» EXERCISE REQUIREMENTS
Copy verbatim the material from its first line to the line that holds "imported model's frame.", including that line.

» EXTRACTED ENTRIES
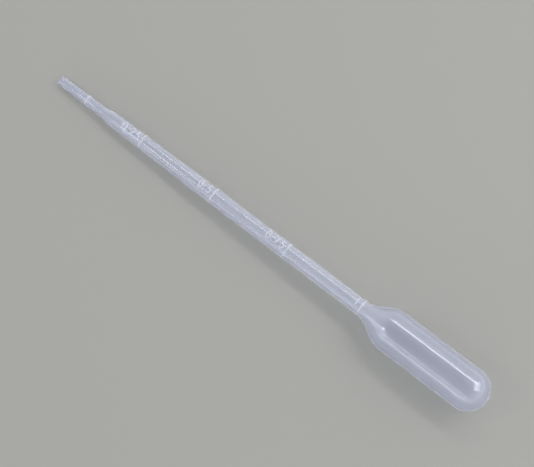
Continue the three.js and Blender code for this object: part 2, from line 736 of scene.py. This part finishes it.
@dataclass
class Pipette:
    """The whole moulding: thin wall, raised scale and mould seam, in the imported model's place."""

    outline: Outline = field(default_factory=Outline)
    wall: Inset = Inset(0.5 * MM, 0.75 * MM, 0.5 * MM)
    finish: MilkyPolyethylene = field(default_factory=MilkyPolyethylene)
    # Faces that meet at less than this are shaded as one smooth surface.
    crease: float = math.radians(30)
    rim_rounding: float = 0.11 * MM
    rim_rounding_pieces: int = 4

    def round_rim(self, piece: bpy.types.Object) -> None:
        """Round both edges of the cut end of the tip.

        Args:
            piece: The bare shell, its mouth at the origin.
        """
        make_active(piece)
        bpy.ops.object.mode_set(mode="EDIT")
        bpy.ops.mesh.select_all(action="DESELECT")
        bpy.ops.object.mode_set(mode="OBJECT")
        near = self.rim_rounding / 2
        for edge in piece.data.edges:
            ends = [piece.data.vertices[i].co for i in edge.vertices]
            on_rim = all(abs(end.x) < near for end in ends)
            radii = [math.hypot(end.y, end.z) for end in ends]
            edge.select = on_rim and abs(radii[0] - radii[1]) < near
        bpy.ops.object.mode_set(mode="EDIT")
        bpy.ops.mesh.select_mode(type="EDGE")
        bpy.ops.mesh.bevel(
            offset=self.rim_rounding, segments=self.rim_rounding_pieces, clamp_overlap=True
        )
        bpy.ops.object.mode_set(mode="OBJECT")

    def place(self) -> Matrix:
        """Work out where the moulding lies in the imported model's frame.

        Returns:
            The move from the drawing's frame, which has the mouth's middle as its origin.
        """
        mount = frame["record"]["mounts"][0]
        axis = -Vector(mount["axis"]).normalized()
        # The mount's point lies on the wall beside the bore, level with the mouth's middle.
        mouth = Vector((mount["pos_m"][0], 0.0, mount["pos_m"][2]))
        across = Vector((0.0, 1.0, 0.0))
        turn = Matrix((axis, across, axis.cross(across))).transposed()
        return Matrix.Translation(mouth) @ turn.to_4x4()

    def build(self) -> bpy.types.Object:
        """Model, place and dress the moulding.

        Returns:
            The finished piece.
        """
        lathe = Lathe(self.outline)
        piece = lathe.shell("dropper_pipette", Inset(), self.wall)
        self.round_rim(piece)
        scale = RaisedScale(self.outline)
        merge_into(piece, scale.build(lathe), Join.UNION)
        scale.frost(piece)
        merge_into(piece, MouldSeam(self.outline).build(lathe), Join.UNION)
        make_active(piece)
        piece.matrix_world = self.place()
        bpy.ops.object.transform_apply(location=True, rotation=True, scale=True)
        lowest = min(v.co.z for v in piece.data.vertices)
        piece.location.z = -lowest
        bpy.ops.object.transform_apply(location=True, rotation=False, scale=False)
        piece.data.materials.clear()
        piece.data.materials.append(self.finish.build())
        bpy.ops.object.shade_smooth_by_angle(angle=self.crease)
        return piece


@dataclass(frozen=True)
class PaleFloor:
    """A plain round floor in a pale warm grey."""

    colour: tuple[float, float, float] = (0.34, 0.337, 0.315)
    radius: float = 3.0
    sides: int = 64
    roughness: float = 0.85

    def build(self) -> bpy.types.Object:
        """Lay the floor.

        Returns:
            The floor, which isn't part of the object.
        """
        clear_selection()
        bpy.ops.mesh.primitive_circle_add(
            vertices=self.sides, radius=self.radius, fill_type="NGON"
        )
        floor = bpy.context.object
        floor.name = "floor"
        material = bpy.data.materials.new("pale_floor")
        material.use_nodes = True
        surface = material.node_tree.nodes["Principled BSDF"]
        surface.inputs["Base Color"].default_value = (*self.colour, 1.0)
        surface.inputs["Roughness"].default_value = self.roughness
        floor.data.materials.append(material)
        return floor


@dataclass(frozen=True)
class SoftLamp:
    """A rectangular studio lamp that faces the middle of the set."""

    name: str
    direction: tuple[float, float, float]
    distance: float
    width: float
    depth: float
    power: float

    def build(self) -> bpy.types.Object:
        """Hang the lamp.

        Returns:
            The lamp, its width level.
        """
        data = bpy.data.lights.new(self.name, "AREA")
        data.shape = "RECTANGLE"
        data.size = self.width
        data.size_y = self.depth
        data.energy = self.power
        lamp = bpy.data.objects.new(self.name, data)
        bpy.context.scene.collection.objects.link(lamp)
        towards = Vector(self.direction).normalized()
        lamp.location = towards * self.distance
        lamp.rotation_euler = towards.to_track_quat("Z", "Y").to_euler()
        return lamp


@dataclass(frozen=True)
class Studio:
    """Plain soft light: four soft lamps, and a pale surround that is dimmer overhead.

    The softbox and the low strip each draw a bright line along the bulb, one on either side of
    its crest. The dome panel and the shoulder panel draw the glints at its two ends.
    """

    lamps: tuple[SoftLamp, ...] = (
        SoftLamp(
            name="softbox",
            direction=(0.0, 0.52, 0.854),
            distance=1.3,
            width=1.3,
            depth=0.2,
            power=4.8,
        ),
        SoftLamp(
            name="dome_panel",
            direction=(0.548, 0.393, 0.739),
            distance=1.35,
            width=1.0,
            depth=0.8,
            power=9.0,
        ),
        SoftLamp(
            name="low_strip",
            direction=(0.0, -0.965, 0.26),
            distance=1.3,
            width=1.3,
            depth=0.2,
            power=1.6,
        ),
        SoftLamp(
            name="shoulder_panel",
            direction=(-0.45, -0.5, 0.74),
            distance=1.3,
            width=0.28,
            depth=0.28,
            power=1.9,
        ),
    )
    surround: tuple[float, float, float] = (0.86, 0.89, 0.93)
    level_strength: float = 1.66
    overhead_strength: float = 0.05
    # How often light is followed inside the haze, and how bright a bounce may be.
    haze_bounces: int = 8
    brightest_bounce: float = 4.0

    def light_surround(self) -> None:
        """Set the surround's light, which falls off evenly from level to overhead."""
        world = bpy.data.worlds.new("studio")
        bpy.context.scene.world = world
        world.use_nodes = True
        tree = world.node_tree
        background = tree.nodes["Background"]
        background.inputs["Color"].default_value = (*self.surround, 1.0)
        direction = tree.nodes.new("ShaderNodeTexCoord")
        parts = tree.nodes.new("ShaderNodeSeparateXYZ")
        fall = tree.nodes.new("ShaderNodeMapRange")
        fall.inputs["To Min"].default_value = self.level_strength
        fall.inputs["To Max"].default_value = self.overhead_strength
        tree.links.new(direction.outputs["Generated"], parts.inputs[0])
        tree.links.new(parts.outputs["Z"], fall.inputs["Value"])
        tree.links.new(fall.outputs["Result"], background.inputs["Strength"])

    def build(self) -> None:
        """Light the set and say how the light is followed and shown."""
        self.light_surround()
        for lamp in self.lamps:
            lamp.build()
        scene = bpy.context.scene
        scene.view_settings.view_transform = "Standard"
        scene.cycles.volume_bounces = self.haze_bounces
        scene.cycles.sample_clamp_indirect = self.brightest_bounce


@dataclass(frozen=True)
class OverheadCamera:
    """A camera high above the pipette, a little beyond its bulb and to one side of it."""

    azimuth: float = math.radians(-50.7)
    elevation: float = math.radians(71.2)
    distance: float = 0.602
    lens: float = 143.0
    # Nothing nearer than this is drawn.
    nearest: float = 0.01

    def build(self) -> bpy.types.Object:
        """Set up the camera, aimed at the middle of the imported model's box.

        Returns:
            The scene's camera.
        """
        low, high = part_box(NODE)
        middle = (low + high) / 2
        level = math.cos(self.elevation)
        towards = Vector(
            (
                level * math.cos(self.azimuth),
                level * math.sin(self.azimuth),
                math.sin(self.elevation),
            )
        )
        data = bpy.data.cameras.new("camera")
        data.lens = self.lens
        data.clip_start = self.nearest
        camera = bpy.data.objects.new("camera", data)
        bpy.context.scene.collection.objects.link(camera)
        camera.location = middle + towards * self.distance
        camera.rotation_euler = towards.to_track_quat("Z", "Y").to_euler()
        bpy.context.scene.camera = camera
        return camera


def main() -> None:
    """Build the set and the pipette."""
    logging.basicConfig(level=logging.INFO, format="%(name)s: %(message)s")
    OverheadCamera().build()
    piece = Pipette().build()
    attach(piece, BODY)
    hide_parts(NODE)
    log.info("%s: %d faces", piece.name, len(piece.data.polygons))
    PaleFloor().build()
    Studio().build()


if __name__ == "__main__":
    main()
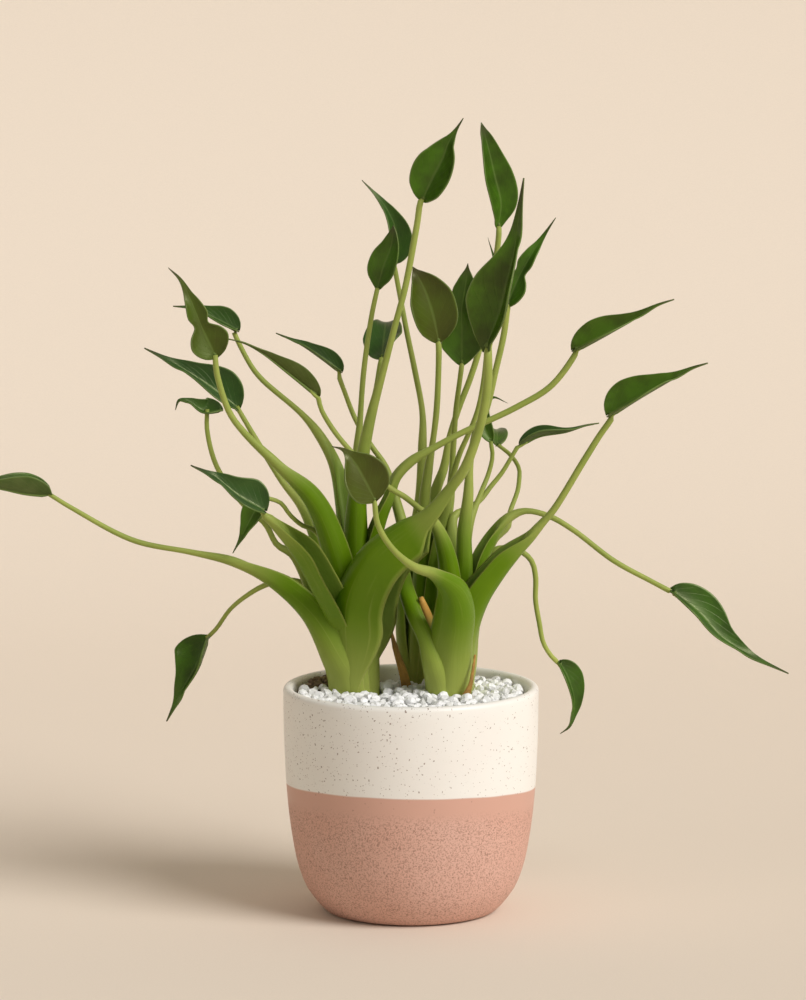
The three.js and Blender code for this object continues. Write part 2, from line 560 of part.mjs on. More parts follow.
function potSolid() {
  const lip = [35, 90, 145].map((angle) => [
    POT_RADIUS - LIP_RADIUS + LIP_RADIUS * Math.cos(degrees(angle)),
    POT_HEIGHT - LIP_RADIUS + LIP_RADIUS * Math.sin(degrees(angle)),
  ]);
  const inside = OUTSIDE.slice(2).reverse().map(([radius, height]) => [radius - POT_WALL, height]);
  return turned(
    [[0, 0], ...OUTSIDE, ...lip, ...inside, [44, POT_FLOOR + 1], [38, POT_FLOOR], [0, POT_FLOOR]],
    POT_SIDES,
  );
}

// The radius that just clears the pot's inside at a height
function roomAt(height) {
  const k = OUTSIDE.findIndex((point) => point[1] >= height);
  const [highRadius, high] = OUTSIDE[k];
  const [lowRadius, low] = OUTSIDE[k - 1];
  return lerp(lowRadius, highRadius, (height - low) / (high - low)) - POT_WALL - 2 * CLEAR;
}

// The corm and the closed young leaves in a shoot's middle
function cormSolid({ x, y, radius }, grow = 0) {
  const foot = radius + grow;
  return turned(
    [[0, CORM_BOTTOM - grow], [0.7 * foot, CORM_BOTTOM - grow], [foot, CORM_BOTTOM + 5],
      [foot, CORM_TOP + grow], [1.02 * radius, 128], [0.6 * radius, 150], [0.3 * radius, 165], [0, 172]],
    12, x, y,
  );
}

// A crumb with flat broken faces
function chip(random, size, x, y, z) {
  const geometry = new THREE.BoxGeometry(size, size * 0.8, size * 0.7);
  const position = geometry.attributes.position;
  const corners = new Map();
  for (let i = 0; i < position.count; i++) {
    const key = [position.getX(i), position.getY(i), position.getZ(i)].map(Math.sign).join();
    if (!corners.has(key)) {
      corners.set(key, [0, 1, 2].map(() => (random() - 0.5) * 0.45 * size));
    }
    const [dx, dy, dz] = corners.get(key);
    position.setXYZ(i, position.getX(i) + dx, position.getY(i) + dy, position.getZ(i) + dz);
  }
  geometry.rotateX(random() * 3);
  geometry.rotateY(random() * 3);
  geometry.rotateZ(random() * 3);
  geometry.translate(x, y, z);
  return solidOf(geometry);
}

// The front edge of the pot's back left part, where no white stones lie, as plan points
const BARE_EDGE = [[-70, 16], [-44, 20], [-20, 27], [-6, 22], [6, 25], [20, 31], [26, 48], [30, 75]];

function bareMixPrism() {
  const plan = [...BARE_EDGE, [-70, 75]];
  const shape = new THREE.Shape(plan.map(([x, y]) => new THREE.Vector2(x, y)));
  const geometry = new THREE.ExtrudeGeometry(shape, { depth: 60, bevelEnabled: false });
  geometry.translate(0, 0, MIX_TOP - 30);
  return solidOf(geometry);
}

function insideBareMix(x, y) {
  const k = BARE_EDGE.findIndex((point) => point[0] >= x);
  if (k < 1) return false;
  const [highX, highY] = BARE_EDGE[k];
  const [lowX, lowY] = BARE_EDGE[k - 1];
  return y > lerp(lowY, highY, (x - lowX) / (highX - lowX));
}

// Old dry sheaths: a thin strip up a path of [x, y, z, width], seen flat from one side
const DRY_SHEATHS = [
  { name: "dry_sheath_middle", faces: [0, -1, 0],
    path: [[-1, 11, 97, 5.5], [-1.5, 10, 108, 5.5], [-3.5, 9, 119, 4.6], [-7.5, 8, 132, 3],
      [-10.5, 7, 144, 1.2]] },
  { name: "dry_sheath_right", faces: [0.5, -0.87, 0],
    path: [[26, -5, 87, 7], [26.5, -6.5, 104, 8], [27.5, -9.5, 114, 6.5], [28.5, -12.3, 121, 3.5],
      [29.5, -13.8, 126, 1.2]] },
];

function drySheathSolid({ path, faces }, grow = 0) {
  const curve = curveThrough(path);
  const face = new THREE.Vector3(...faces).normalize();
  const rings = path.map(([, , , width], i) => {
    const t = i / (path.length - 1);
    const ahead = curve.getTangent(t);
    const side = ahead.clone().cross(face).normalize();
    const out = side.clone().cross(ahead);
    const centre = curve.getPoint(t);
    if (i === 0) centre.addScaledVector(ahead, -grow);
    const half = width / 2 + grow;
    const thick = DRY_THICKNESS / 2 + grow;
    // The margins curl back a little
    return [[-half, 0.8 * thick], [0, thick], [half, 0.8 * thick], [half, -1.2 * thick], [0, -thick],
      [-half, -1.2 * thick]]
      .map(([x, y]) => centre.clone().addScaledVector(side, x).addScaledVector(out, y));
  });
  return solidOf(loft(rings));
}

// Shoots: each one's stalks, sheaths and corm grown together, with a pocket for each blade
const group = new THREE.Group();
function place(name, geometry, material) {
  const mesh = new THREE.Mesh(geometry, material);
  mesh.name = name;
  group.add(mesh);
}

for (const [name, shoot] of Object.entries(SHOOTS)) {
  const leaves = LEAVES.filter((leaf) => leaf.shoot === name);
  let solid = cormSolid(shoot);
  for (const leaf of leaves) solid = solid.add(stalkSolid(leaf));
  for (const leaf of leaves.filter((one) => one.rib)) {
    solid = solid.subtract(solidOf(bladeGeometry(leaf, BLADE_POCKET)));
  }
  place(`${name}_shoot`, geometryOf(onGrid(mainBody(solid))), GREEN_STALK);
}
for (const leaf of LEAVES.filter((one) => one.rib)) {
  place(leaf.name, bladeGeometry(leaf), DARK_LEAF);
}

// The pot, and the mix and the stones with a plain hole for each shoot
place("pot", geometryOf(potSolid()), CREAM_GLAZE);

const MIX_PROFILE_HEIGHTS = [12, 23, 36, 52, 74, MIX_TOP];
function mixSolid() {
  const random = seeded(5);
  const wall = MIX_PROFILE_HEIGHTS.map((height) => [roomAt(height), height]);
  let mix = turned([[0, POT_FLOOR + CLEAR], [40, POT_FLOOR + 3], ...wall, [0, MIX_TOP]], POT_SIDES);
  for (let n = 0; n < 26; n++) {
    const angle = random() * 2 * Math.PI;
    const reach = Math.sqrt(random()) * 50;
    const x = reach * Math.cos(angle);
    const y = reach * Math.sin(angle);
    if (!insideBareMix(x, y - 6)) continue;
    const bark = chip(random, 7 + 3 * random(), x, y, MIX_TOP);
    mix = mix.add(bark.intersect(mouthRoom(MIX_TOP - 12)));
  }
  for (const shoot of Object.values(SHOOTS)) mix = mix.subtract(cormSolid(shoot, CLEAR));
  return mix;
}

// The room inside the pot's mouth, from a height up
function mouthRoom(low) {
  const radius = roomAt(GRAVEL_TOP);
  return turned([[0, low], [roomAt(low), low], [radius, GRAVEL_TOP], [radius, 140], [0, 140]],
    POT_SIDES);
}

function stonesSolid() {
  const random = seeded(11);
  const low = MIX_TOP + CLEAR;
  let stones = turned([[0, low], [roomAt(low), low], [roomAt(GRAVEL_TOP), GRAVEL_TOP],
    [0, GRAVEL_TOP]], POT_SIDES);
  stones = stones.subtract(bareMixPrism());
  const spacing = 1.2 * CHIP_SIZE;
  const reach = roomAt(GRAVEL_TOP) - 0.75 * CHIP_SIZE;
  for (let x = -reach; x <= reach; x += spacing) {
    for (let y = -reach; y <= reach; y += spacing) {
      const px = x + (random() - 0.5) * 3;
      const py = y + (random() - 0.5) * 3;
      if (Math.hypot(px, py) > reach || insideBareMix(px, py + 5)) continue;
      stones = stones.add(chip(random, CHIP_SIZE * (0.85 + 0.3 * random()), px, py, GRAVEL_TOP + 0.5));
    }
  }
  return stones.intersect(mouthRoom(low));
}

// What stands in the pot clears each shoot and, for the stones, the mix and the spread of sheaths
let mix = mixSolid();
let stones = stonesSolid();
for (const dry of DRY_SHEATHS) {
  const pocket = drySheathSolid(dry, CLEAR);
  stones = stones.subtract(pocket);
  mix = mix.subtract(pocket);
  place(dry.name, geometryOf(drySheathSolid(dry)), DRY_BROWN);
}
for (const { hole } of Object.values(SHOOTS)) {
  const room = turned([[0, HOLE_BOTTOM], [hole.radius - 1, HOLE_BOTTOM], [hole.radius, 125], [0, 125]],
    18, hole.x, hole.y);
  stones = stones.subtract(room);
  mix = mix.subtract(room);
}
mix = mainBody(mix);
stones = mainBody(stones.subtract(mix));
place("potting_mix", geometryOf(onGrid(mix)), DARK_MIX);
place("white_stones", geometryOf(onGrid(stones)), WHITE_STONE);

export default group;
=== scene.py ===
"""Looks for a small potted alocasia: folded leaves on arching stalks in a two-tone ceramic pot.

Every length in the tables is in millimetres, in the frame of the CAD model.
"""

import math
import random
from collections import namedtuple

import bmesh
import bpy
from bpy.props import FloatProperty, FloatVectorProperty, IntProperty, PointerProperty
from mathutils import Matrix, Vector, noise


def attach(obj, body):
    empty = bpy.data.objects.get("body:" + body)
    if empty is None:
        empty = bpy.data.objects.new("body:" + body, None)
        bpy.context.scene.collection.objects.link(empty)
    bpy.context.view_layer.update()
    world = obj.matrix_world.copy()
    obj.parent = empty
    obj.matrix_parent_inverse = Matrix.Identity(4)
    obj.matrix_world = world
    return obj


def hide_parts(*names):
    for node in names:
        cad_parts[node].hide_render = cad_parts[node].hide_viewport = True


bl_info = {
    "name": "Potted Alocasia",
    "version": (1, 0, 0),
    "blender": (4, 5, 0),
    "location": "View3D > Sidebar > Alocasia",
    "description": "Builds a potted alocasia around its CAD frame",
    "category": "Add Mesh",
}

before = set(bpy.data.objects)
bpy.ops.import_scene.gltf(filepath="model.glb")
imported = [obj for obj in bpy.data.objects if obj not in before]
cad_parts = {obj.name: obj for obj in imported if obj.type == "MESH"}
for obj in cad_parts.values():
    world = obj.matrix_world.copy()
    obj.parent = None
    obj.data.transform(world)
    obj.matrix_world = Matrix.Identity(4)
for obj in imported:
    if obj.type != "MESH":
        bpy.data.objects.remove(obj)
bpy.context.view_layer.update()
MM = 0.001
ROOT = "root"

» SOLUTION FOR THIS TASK
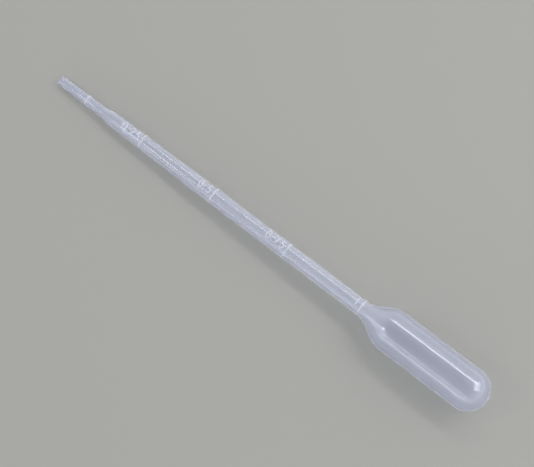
Continue the three.js and Blender code for this object: part 2, from line 736 of scene.py. This part finishes it.
@dataclass
class Pipette:
    """The whole moulding: thin wall, raised scale and mould seam, in the imported model's place."""

    outline: Outline = field(default_factory=Outline)
    wall: Inset = Inset(0.5 * MM, 0.75 * MM, 0.5 * MM)
    finish: MilkyPolyethylene = field(default_factory=MilkyPolyethylene)
    # Faces that meet at less than this are shaded as one smooth surface.
    crease: float = math.radians(30)
    rim_rounding: float = 0.11 * MM
    rim_rounding_pieces: int = 4

    def round_rim(self, piece: bpy.types.Object) -> None:
        """Round both edges of the cut end of the tip.

        Args:
            piece: The bare shell, its mouth at the origin.
        """
        make_active(piece)
        bpy.ops.object.mode_set(mode="EDIT")
        bpy.ops.mesh.select_all(action="DESELECT")
        bpy.ops.object.mode_set(mode="OBJECT")
        near = self.rim_rounding / 2
        for edge in piece.data.edges:
            ends = [piece.data.vertices[i].co for i in edge.vertices]
            on_rim = all(abs(end.x) < near for end in ends)
            radii = [math.hypot(end.y, end.z) for end in ends]
            edge.select = on_rim and abs(radii[0] - radii[1]) < near
        bpy.ops.object.mode_set(mode="EDIT")
        bpy.ops.mesh.select_mode(type="EDGE")
        bpy.ops.mesh.bevel(
            offset=self.rim_rounding, segments=self.rim_rounding_pieces, clamp_overlap=True
        )
        bpy.ops.object.mode_set(mode="OBJECT")

    def place(self) -> Matrix:
        """Work out where the moulding lies in the imported model's frame.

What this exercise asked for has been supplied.